═══ Dataset section ═══

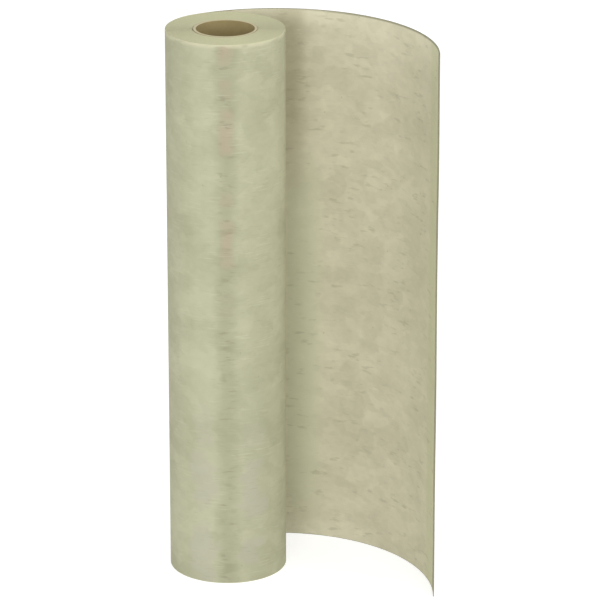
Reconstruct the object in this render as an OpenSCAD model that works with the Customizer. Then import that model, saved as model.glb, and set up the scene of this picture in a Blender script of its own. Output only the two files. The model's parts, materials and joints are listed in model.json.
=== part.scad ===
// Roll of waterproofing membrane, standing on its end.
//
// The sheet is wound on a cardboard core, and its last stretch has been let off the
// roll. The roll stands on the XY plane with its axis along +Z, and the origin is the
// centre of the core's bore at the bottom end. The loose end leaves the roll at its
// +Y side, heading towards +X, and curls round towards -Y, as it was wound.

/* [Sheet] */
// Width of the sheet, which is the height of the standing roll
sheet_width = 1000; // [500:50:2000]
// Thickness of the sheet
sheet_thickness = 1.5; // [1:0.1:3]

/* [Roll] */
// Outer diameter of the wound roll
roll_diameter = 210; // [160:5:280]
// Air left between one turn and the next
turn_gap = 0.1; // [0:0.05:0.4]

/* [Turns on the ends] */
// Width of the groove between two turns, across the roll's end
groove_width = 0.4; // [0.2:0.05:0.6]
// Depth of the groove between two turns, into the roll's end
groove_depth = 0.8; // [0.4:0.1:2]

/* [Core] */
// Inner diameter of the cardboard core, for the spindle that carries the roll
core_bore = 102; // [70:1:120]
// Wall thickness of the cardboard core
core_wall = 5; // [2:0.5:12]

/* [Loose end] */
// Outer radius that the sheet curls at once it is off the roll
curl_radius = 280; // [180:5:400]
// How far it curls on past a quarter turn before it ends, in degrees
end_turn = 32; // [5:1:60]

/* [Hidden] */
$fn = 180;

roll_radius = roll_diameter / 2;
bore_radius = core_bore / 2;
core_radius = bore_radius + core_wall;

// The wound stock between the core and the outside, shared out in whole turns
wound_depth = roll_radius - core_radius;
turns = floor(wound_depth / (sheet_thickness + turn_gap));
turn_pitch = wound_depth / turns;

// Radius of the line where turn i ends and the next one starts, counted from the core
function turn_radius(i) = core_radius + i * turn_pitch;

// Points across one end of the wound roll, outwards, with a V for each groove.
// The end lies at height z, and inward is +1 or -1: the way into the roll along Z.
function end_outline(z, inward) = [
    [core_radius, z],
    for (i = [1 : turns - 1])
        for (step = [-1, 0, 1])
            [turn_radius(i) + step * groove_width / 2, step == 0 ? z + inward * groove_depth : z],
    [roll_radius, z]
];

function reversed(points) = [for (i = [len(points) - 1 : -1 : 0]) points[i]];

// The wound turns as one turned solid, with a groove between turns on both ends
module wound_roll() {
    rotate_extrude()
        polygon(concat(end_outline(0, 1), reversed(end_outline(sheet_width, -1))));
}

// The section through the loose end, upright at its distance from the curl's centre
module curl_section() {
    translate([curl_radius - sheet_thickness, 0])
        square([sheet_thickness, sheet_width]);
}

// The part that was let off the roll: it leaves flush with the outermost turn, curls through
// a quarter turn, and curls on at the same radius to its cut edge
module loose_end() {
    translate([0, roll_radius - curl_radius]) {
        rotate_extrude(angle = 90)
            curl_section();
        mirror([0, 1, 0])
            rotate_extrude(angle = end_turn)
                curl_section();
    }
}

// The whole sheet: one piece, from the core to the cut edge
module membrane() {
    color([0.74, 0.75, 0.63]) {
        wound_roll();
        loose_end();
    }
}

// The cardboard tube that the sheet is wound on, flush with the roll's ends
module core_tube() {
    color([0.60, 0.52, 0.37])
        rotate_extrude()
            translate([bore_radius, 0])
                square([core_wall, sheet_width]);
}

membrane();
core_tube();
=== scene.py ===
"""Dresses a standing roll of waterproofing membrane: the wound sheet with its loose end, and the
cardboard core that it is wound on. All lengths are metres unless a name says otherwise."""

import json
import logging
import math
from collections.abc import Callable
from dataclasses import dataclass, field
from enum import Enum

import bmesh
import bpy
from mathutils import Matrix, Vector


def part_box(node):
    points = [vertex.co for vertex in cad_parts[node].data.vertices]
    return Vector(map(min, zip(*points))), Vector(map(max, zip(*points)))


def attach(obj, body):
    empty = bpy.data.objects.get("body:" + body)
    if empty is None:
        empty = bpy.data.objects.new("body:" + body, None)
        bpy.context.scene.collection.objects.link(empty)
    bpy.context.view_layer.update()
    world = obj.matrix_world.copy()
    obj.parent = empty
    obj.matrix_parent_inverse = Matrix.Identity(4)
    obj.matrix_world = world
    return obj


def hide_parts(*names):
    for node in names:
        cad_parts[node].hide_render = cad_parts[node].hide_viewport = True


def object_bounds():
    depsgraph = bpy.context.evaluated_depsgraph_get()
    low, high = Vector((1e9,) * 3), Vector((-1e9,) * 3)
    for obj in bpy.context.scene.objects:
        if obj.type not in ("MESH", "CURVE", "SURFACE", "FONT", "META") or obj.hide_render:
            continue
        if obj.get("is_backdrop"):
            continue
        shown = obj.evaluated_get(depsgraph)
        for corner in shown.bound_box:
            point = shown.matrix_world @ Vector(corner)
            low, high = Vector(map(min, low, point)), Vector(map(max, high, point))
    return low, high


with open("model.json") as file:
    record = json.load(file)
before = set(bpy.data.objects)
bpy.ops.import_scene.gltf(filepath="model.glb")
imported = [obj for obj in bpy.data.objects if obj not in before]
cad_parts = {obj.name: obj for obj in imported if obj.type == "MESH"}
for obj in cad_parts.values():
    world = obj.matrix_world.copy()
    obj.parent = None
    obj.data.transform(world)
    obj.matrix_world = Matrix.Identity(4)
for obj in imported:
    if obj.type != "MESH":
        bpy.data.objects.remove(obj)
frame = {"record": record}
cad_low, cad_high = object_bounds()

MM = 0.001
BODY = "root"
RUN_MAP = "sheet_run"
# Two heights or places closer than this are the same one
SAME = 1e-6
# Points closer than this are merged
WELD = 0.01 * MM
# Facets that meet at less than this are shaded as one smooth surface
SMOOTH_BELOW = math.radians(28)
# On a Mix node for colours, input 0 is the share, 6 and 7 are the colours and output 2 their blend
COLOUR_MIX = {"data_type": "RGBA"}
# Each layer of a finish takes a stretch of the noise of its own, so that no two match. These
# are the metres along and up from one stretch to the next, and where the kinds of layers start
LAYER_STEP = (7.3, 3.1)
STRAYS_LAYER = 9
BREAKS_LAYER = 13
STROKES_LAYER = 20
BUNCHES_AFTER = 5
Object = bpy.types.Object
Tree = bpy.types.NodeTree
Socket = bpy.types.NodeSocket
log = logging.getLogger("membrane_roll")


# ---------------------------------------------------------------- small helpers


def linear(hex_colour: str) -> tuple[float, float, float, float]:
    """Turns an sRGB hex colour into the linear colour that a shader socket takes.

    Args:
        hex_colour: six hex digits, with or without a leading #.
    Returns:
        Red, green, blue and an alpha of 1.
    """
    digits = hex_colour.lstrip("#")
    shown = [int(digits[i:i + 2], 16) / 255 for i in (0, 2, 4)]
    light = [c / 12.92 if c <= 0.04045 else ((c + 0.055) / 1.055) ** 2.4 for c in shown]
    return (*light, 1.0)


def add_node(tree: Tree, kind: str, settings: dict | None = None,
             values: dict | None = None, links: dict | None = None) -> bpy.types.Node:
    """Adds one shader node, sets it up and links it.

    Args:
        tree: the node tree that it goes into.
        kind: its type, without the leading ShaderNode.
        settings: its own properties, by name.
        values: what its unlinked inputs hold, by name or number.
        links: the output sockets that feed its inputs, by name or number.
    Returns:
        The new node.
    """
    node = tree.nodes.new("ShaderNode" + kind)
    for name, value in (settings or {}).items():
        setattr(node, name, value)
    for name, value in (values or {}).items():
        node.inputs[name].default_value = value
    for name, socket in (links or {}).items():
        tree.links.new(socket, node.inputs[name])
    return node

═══

### Exercise
Emit the full listing verbatim.

### Exercise output
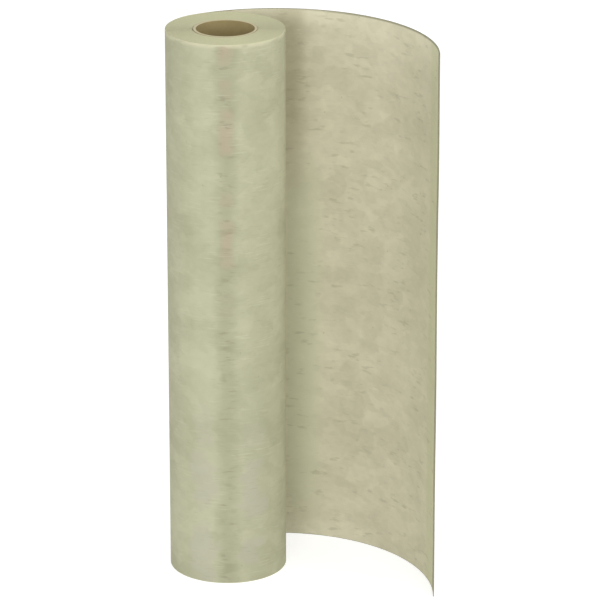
Reconstruct the object in this render as an OpenSCAD model that works with the Customizer. Then import that model, saved as model.glb, and set up the scene of this picture in a Blender script of its own. Output only the two files. The model's parts, materials and joints are listed in model.json.
=== part.scad ===
// Roll of waterproofing membrane, standing on its end.
//
// The sheet is wound on a cardboard core, and its last stretch has been let off the
// roll. The roll stands on the XY plane with its axis along +Z, and the origin is the
// centre of the core's bore at the bottom end. The loose end leaves the roll at its
// +Y side, heading towards +X, and curls round towards -Y, as it was wound.

/* [Sheet] */
// Width of the sheet, which is the height of the standing roll
sheet_width = 1000; // [500:50:2000]
// Thickness of the sheet
sheet_thickness = 1.5; // [1:0.1:3]

/* [Roll] */
// Outer diameter of the wound roll
roll_diameter = 210; // [160:5:280]
// Air left between one turn and the next
turn_gap = 0.1; // [0:0.05:0.4]

/* [Turns on the ends] */
// Width of the groove between two turns, across the roll's end
groove_width = 0.4; // [0.2:0.05:0.6]
// Depth of the groove between two turns, into the roll's end
groove_depth = 0.8; // [0.4:0.1:2]

/* [Core] */
// Inner diameter of the cardboard core, for the spindle that carries the roll
core_bore = 102; // [70:1:120]
// Wall thickness of the cardboard core
core_wall = 5; // [2:0.5:12]

/* [Loose end] */
// Outer radius that the sheet curls at once it is off the roll
curl_radius = 280; // [180:5:400]
// How far it curls on past a quarter turn before it ends, in degrees
end_turn = 32; // [5:1:60]

/* [Hidden] */
$fn = 180;

roll_radius = roll_diameter / 2;
bore_radius = core_bore / 2;
core_radius = bore_radius + core_wall;

// The wound stock between the core and the outside, shared out in whole turns
wound_depth = roll_radius - core_radius;
turns = floor(wound_depth / (sheet_thickness + turn_gap));
turn_pitch = wound_depth / turns;

// Radius of the line where turn i ends and the next one starts, counted from the core
function turn_radius(i) = core_radius + i * turn_pitch;

// Points across one end of the wound roll, outwards, with a V for each groove.
// The end lies at height z, and inward is +1 or -1: the way into the roll along Z.
function end_outline(z, inward) = [
    [core_radius, z],
    for (i = [1 : turns - 1])
        for (step = [-1, 0, 1])
            [turn_radius(i) + step * groove_width / 2, step == 0 ? z + inward * groove_depth : z],
    [roll_radius, z]
];

function reversed(points) = [for (i = [len(points) - 1 : -1 : 0]) points[i]];

// The wound turns as one turned solid, with a groove between turns on both ends
module wound_roll() {
    rotate_extrude()
        polygon(concat(end_outline(0, 1), reversed(end_outline(sheet_width, -1))));
}

// The section through the loose end, upright at its distance from the curl's centre
module curl_section() {
    translate([curl_radius - sheet_thickness, 0])
        square([sheet_thickness, sheet_width]);
}

// The part that was let off the roll: it leaves flush with the outermost turn, curls through
// a quarter turn, and curls on at the same radius to its cut edge
module loose_end() {
    translate([0, roll_radius - curl_radius]) {
        rotate_extrude(angle = 90)
            curl_section();
        mirror([0, 1, 0])
            rotate_extrude(angle = end_turn)
                curl_section();
    }
}

// The whole sheet: one piece, from the core to the cut edge
module membrane() {
    color([0.74, 0.75, 0.63]) {
        wound_roll();
        loose_end();
    }
}

// The cardboard tube that the sheet is wound on, flush with the roll's ends
module core_tube() {
    color([0.60, 0.52, 0.37])
        rotate_extrude()
            translate([bore_radius, 0])
                square([core_wall, sheet_width]);
}

membrane();
core_tube();
=== scene.py ===
"""Dresses a standing roll of waterproofing membrane: the wound sheet with its loose end, and the
cardboard core that it is wound on. All lengths are metres unless a name says otherwise."""

import json
import logging
import math
from collections.abc import Callable
from dataclasses import dataclass, field
from enum import Enum

import bmesh
import bpy
from mathutils import Matrix, Vector


def part_box(node):
    points = [vertex.co for vertex in cad_parts[node].data.vertices]
    return Vector(map(min, zip(*points))), Vector(map(max, zip(*points)))


def attach(obj, body):
    empty = bpy.data.objects.get("body:" + body)
    if empty is None:
        empty = bpy.data.objects.new("body:" + body, None)
        bpy.context.scene.collection.objects.link(empty)
    bpy.context.view_layer.update()
    world = obj.matrix_world.copy()
    obj.parent = empty
    obj.matrix_parent_inverse = Matrix.Identity(4)
    obj.matrix_world = world
    return obj


def hide_parts(*names):
    for node in names:
        cad_parts[node].hide_render = cad_parts[node].hide_viewport = True


def object_bounds():
    depsgraph = bpy.context.evaluated_depsgraph_get()
    low, high = Vector((1e9,) * 3), Vector((-1e9,) * 3)
    for obj in bpy.context.scene.objects:
        if obj.type not in ("MESH", "CURVE", "SURFACE", "FONT", "META") or obj.hide_render:
            continue
        if obj.get("is_backdrop"):
            continue
        shown = obj.evaluated_get(depsgraph)
        for corner in shown.bound_box:
            point = shown.matrix_world @ Vector(corner)
            low, high = Vector(map(min, low, point)), Vector(map(max, high, point))
    return low, high


with open("model.json") as file:
    record = json.load(file)
before = set(bpy.data.objects)
bpy.ops.import_scene.gltf(filepath="model.glb")
imported = [obj for obj in bpy.data.objects if obj not in before]
cad_parts = {obj.name: obj for obj in imported if obj.type == "MESH"}
for obj in cad_parts.values():
    world = obj.matrix_world.copy()
    obj.parent = None
    obj.data.transform(world)
    obj.matrix_world = Matrix.Identity(4)
for obj in imported:
    if obj.type != "MESH":
        bpy.data.objects.remove(obj)
frame = {"record": record}
cad_low, cad_high = object_bounds()

MM = 0.001
BODY = "root"
RUN_MAP = "sheet_run"
# Two heights or places closer than this are the same one
SAME = 1e-6
# Points closer than this are merged
WELD = 0.01 * MM
# Facets that meet at less than this are shaded as one smooth surface
SMOOTH_BELOW = math.radians(28)
# On a Mix node for colours, input 0 is the share, 6 and 7 are the colours and output 2 their blend
COLOUR_MIX = {"data_type": "RGBA"}
# Each layer of a finish takes a stretch of the noise of its own, so that no two match. These
# are the metres along and up from one stretch to the next, and where the kinds of layers start
LAYER_STEP = (7.3, 3.1)
STRAYS_LAYER = 9
BREAKS_LAYER = 13
STROKES_LAYER = 20
BUNCHES_AFTER = 5
Object = bpy.types.Object
Tree = bpy.types.NodeTree
Socket = bpy.types.NodeSocket
log = logging.getLogger("membrane_roll")


# ---------------------------------------------------------------- small helpers


def linear(hex_colour: str) -> tuple[float, float, float, float]:
    """Turns an sRGB hex colour into the linear colour that a shader socket takes.

    Args:
        hex_colour: six hex digits, with or without a leading #.
    Returns:
        Red, green, blue and an alpha of 1.
    """
    digits = hex_colour.lstrip("#")
    shown = [int(digits[i:i + 2], 16) / 255 for i in (0, 2, 4)]
    light = [c / 12.92 if c <= 0.04045 else ((c + 0.055) / 1.055) ** 2.4 for c in shown]
    return (*light, 1.0)


def add_node(tree: Tree, kind: str, settings: dict | None = None,
             values: dict | None = None, links: dict | None = None) -> bpy.types.Node:
    """Adds one shader node, sets it up and links it.

    Args:
        tree: the node tree that it goes into.
        kind: its type, without the leading ShaderNode.
        settings: its own properties, by name.
        values: what its unlinked inputs hold, by name or number.
        links: the output sockets that feed its inputs, by name or number.
    Returns:
        The new node.
    """
    node = tree.nodes.new("ShaderNode" + kind)
    for name, value in (settings or {}).items():
        setattr(node, name, value)
    for name, value in (values or {}).items():
        node.inputs[name].default_value = value
    for name, socket in (links or {}).items():
        tree.links.new(socket, node.inputs[name])
    return node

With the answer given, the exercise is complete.